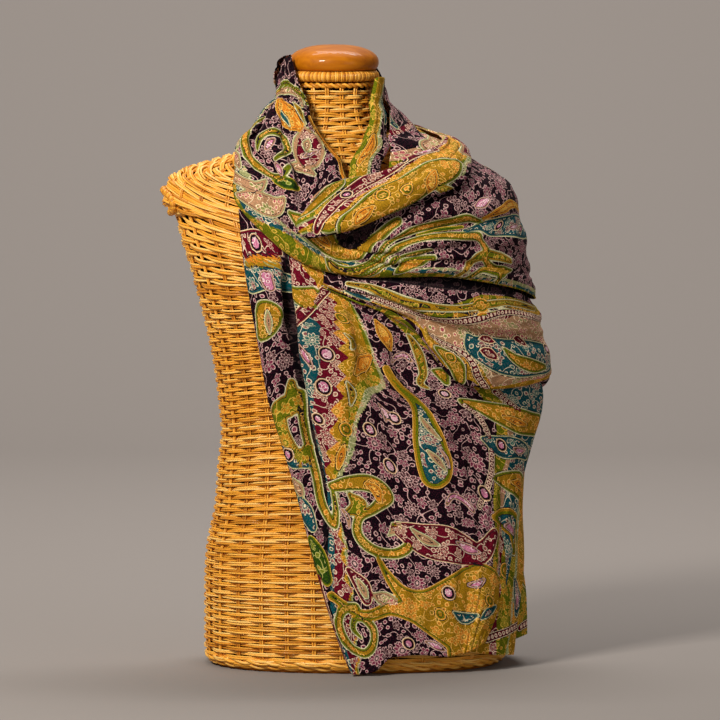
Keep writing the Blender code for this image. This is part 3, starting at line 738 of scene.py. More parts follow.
print(len(GROUNDS), "grounds and", len(DRESSES), "dresses")

# %% [markdown]
# A band gives its ground, where it ends across the cloth at each of the stations along it, and how
# deep the points of its edge are. All of this follows the folds. Strokes lie on the cloth itself: their
# places are millimetres along and across, measured over the folds. A later stroke never hides an
# earlier one, since each point belongs to the stroke that it lies deepest in.

# %% Bands along each stretch
BANDS = {
    "front_end": (
        (0, 50, 100, 137, 162, 184, 207, 229, 252, 274, 300, 340, 420, 500),
        (
            ("plum", (50, 38, 33, 40, 41, 41, 41, 39, 36, 35, 40, 30, 10, 8), 0.0),
            # the next band is painted shade: a near-black strip along the deepest trough of this end
            ("painted shade", (68, 55, 49, 52, 55, 55, 55, 54, 52, 51, 50, 38, 12, 9), 0.0),
            ("teal", (70, 60, 96, 84, 76, 66, 57, 56, 54, 53, 54, 46, 20, 11), 0.0),
            ("burgundy", (94, 138, 117, 112, 104, 94, 83, 76, 66, 56, 58, 57, 44, 24), 12.0),
            ("gold", (150, 168, 165, 154, 133, 110, 97, 85, 76, 66, 59, 59, 45, 25), 1.5),
            ("olive", (156, 178, 180, 170, 151, 124, 109, 94, 83, 72, 61, 60, 45, 25), 0.0),
            ("mint", (160, 183, 186, 178, 161, 131, 115, 99, 88, 76, 64, 62, 46, 26), 0.0),
            ("plum", (250, 254, 260, 263, 265, 267, 269, 271, 273, 275, 280, 290, 300, 300), 0.0),
            ("olive", (268, 271, 277, 281, 283, 286, 288, 291, 293, 295, 300, 310, 318, 318), 3.0),
            ("tan", (276, 279, 285, 289, 291, 294, 296, 299, 301, 303, 308, 318, 326, 326), 0.0),
            ("teal", (400,) * 14, 0.0),
        ),
    ),
    "front_end_second_layer": (
        (0, 290),
        (
            ("gold", (30, 34), 0.0), ("burgundy", (44, 46), 3.0), ("olive", (84, 84), 0.0),
            ("mint", (90, 90), 3.0), ("gold", (200, 200), 0.0),
        ),
    ),
    "side_end": (
        (0, 300),
        (
            ("olive", (40, 40), 0.0), ("gold", (76, 76), 3.0),
            ("burgundy", (92, 92), 3.0), ("plum", (200, 200), 0.0),
        ),
    ),
    "over_shoulder": (
        (0, 120, 190, 240, 300, 420, 520, 700, 900),
        (
            ("gold", (5, 5, 5, 4, 3, 3, 4, 5, 5), 0.0),
            ("plum", (235, 268, 250, 222, 236, 262, 262, 262, 262), 0.0),
            ("mint", (240, 271, 256, 227, 241, 266, 266, 266, 266), 4.0),
            ("teal", (262, 276, 268, 240, 252, 274, 274, 274, 274), 0.0),
            ("olive", (400,) * 9, 0.0),
        ),
    ),
    "right_neck_roll": (
        (0, 60, 150),
        (
            ("olive", (11, 12, 10), 0.0), ("gold", (30, 27, 24), 1.5),
            ("mint", (33, 30, 27), 0.0), ("plum", (60, 60, 60), 0.0),
        ),
    ),
    "neck_wrap": (
        (0, 150, 300),
        (
            ("plum", (46, 46, 34), 0.0), ("burgundy", (58, 58, 44), 4.0), ("plum", (96, 96, 84), 0.0),
            ("tan", (112, 112, 104), 3.0), ("olive", (200, 200, 200), 0.0),
        ),
    ),
    "chest_swag": (
        (0, 30, 50, 75, 100, 130, 160, 205, 780),
        (
            ("tan", (72, 24, 16, 8, 6, 5, 4, 4, 4), 0.0),
            ("olive", (80, 70, 60, 42, 24, 10, 5, 5, 5), 0.0),
            ("mint", (83, 74, 65, 46, 28, 13, 8, 7, 7), 0.0),
            ("burgundy", (90, 92, 88, 68, 52, 38, 30, 18, 18), 3.0),
            ("gold", (96, 104, 122, 120, 118, 114, 112, 110, 110), 0.0),
            ("olive", (100, 108, 126, 126, 124, 120, 118, 116, 116), 0.0),
            ("mint", (101, 110, 128, 131, 131, 128, 126, 124, 124), 5.0),
            ("plum", (200,) * 9, 0.0),
        ),
    ),
    "belly_drape": (
        (0, 60, 100, 145, 184, 210, 254, 324, 560),
        (
            ("plum", (50, 50, 55, 30, 20, 12, 9, 12, 12), 0.0),
            ("olive", (62, 60, 64, 38, 27, 18, 15, 20, 20), 3.0),
            ("gold", (72, 66, 71, 44, 33, 25, 23, 29, 29), 2.0),
            ("burgundy", (80, 74, 79, 50, 38, 31, 29, 36, 36), 0.0),
            ("tan", (84, 84, 96, 92, 94, 128, 120, 112, 112), 0.0),
            ("gold", (90, 92, 112, 116, 124, 140, 132, 126, 126), 3.0),
            ("plum", (124, 124, 140, 142, 150, 160, 160, 160, 160), 0.0),
            ("olive", (200,) * 9, 3.0),
        ),
    ),
}
print(sum(len(bands) for _, bands in BANDS.values()), "bands")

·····

### What you need to do
Count each line with "this" in it and report that figure by itself.

### Solution below
3